Dependency theorist has also focused on how FDI of Multinational Corporation distorts business financial performance in developing nation economies. In the view of these scholars, distortion includes the crowding out of national firms, rising unemployment related to the use of capital intensive technology and a marked loss of political sovereignty.
Typically, multinational corporations in developed countries have actually become a threat to host countries as they are now subversive and exploitative. Interestingly there are some arguments about whether FDI is really beneficial or not and how significant this benefit is to insurance business financial performance in Nigeria is largely unclear.

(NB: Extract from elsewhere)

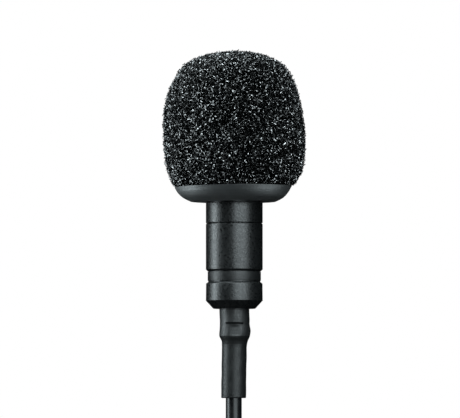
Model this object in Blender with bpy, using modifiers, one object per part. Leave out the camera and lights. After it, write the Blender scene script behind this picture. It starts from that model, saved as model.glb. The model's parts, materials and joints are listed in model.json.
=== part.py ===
"""Lavalier (clip-on) condenser microphone with a slip-on foam windscreen.

The microphone stands on its own axis: +Z runs from the cable towards the
windscreen, and the origin is the centre of the groove that a tie clip grips.
All values are in metres; the constants below are in millimetres times MM.

Order of the pieces, top to bottom: windscreen (foam, base cup, grip ring),
head with its grille, felt and electret capsule, barrel, rear cap, cable clamp,
strain relief, cable, and the spare cable folded into a tied hank with its
four-contact 3.5 mm plug hanging beside it.
"""

import math

import bmesh
import bpy
from mathutils import Vector

MM = 0.001

# ---------------------------------------------------------------- dimensions
# Body of the microphone
BODY_R = 2.84 * MM          # outer radius of head ring, barrel and rear cap
GROOVE_R = 2.66 * MM        # radius at the bottom of the clip groove
GROOVE_HALF = 0.52 * MM     # half the width of the clip groove
SHOULDER = 0.18 * MM        # bevel on each side of the groove
SEAM_Z = 5.28 * MM          # parting line between head and barrel
SEAM_GAP = 0.06 * MM
SEAM_BEVEL = 0.07 * MM
RING_TOP_Z = 7.36 * MM      # shoulder that the windscreen seats on
NECK_R = 2.50 * MM          # slim part of the head, inside the windscreen
HEAD_TOP_Z = 14.00 * MM
HEAD_BORE_R = 2.20 * MM
INLET_R = 1.70 * MM         # sound inlet in the top of the head
SPIGOT_R = 2.42 * MM        # spigots that go into the barrel
BARREL_BORE_R = 2.47 * MM
CAP_STRAIGHT_Z = -2.42 * MM # rear cap: start of its 45 degree chamfer
CAP_BOTTOM_Z = -3.22 * MM
CAP_FACE_R = 2.10 * MM      # outer radius of its flat end face
CAP_BORE_R = 2.00 * MM
CAP_HOLE_R = 1.56 * MM

# Strain relief
BOOT_R1 = 1.50 * MM         # upper section
BOOT_R2 = 1.22 * MM         # lower section
BOOT_STEP_Z = -6.00 * MM    # end of the upper section
BOOT_SLIM_Z = -6.80 * MM    # start of the lower section
BOOT_END_Z = -12.10 * MM
BOOT_FLANGE_R = 1.90 * MM
SLIT_Z = -4.68 * MM         # flex slit across the front of the upper section
SLIT_W = 1.70 * MM
SLIT_H = 0.17 * MM
SLIT_FLOOR_Y = -1.24 * MM

# Cable
CABLE_R = 0.80 * MM
CABLE_BORE_R = 0.84 * MM
CABLE_TOP_Z = -0.55 * MM    # jacket ends here, inside the rear cap

# Windscreen
FOAM_R = 7.07 * MM
FOAM_MID_Z = 13.45 * MM     # height of the widest part
FOAM_TOP_Z = 22.50 * MM
FOAM_LOW_B = 7.15 * MM      # half-axis of the lower part of the outline
FOAM_RIM_Z = 9.08 * MM
BASE_RIM_R = 5.70 * MM
BASE_RIM_Z = 9.00 * MM
BASE_BOTTOM_Z = 7.42 * MM
BASE_ARC_R = 3.20 * MM      # the cup's outline is a quarter ellipse from here
BASE_BORE_R = 2.62 * MM
COLLAR_R = 3.25 * MM
COLLAR_TOP_Z = 11.00 * MM
RING_GROOVE_R = 2.95 * MM
RING_GROOVE_Z = (8.60 * MM, 9.10 * MM)
GRIP_RING_R = (2.56 * MM, 2.88 * MM)
GRIP_RING_Z = (8.66 * MM, 9.04 * MM)

# Hank: the spare cable, wound as a long loop of turns and tied at the waist
PITCH = 1.66 * MM           # from one turn to the next
LAYERS = 3
COLUMNS = 6
FOLD_R = 6.00 * MM          # bend radius of the innermost fold
LOOP_R = FOLD_R + (LAYERS - 1) * PITCH
HANK_TOP_Z = -31.20 * MM    # centre of the upper folds
HANK_LEG = 9.90 * MM        # straight part of a run
HANK_BACK_Y = 2.10 * MM     # centre of the rearmost column of turns
WAIST_IN = 0.80 * MM        # how far the tie draws each leg inwards
WAIST_SPREAD = 5.50 * MM
LEAD_START_Z = -14.70 * MM  # the cable hangs straight down to here
TIE_HALF_H = 2.00 * MM
TIE_T = 0.90 * MM
GAP = 0.10 * MM

# Plug, hanging beside the hank
PLUG_X = 6.00 * MM
PLUG_Y = -11.30 * MM
PLUG_Z = -33.20 * MM        # top of its strain relief
PLUG_BOOT_L = 6.00 * MM
PLUG_BODY_L = 14.00 * MM
PLUG_BODY_R = 2.90 * MM
PLUG_R = 1.75 * MM          # 3.5 mm contacts
PLUG_FLANGE_R = 2.45 * MM
PLUG_CORE_R = 1.20 * MM
PLUG_L = 14.00 * MM         # from the shoulder to the end of the tip

ROUND = 48                  # sides of the outer turned pieces
ROUND_IN = 24               # sides of the inner ones


# ------------------------------------------------------------------- set up
for old in list(bpy.data.objects):
    bpy.data.objects.remove(old, do_unlink=True)

parts = bpy.data.collections.new("Lavalier microphone")
cutters = bpy.data.collections.new("Cutters")
bpy.context.scene.collection.children.link(parts)
bpy.context.scene.collection.children.link(cutters)


def material(name, colour, roughness, metallic=0.0):
    m = bpy.data.materials.new(name)
    m.use_nodes = True
    shader = m.node_tree.nodes["Principled BSDF"]
    shader.inputs["Base Color"].default_value = (*colour, 1.0)
    shader.inputs["Roughness"].default_value = roughness
    shader.inputs["Metallic"].default_value = metallic
    return m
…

Moreover, many of the studies on foreign direct investment (FDI) were done outside Nigeria. These studies particularly focus on economic growth. Research on impact of foreign direct investment (FDI) on company’s financial performance are very few. In Nigeria, most of the available studies about foreign direct investment (FDI) such as Otepola (2002); Onu (2012); Nwankwo, Ademola and Kehinde (2013); Adeleke, Olowe and Fasesin (2014) explored the link between foreign direct investment (FDI) and economic growth. These researches were also theoretical studies whose findings were subjectively based on researchers’ personal opinions. It is noted that the past studies did not give adequate attention to the impact of foreign direct investment (FDI) on company’s financial performance, as well as highlighting effective management of foreign direct investment (FDI) strategy that can stimulate better organization performance. Hence, the undertaking of this research work will fill in the gap by critically exploring the impact of foreign direct investment (FDI) on company’s financial performance with a special reference to some selected insurance companies in Lagos State.